As changes in technology and global conditions accelerate, US author and 'business futurist' Jonathan Brill has outlined what will set apart the AEC firms that thrive
This is an excerpt from an article that originally appeared on Autodesk’s Redshift, a site dedicated to inspiring construction, manufacturing, engineering and design leaders. Read the full article here
What will it take for architecture, engineering and construction (AEC) firms to adapt, survive and even thrive in the face of accelerating change in unfamiliar territory?
When surveyed for Autodesk’s 2023 'State of Design & Make' global report, AEC leaders shared the most pressing drivers of change shaping their business decisions.
Not surprisingly, digital transformation topped the list, with 79 per cent of respondents stating that the future growth of their company will depend on digital tools.
Fortunately for AEC firms, the ‘architect way’ of problem-solving - taking both the top-level view and zooming in on the details that support success - is an advantage when navigating volatile times.
Reframe volatility as an opportunity for the prepared
Jonathan Brill is an author and 'business futurist' who advises start-ups, the Fortune 50 and the United States Secret Service on ways to understand and take advantage of an increasingly uncertain world.
In his book, Rogue Waves: Future-proof your business to survive and profit from radical change, Brill describes how technological, social and economic trends can be like ‘rogue waves’ that develop in the ocean when individually manageable waves of disruption collide, creating overwhelming walls of water that can sink even the largest ships in seconds.
Such rogue waves are hitting businesses harder, faster and more often. But, with the right processes in place, he says, you can consistently turn these moments of radical change to your advantage.
Approach new challenges like an architect
‘As technology reshapes industries, your architectural training is an untapped superpower,’ says Brill. ‘Your ability to zoom out and zoom in is desperately needed.’

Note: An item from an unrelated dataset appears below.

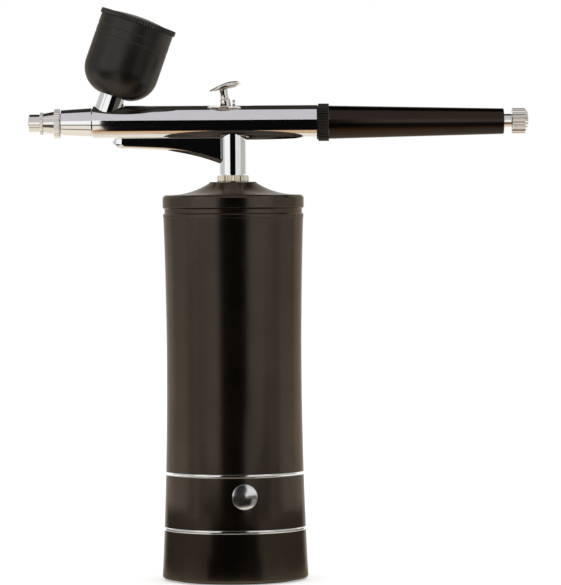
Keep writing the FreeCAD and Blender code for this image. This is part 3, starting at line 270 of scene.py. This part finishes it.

While AI absorbs data, ‘architects uniquely synthesise complexity and render insights into human-centric solutions’, he explains. ‘As machines take over discrete tasks, this contextual thinking becomes even more valuable.'
The key, Brill adds, is to find new applications for your core strengths instead of trying to change architecture’s essence. ‘Use your systems thinking to derive insights and translate vision into reality and extend your profession into new domains.’
Apply acquired skills beyond building design to find new markets
He urges leaders to expand their architectural mindset beyond traditional building design. ‘Pilot services that apply your spatial and co-ordination skills in new markets,’ he says. ‘Create experiences blending physical and digital. Help organisations of all kinds adapt.’
The accelerating pace of change rewards those who grasp new connections and implications.
‘You already have this superpower,’ Brill continues. ‘Augment it with technology, then offer it at scale as a coveted service. Architecture has a moment to expand its relevance by leveraging its native strengths. The future belongs to those who understand the whole system and then incrementally improve it.'
Cultivate the ABCs: Awareness, Behaviour, Culture
Firms need to be thinking systematically - not just about what’s there, but about what’s missing too. In Rogue Waves, Brill outlines his ABCs that will help firms thrive in uncertainty:
Awareness Vigilantly scan the horizon for clues: emerging innovations, economic and societal shifts that could collide. Continually monitor your environment to reveal blind spots.
Behaviours Act nimbly on early signals; invest in skills to spot changes early and quickly capitalise on them. Incorporate experimentation and management rigour into all processes.
Culture Instil a culture of curiosity, experimentation and learning from failure. Flatten hierarchies so insights can emerge from anywhere.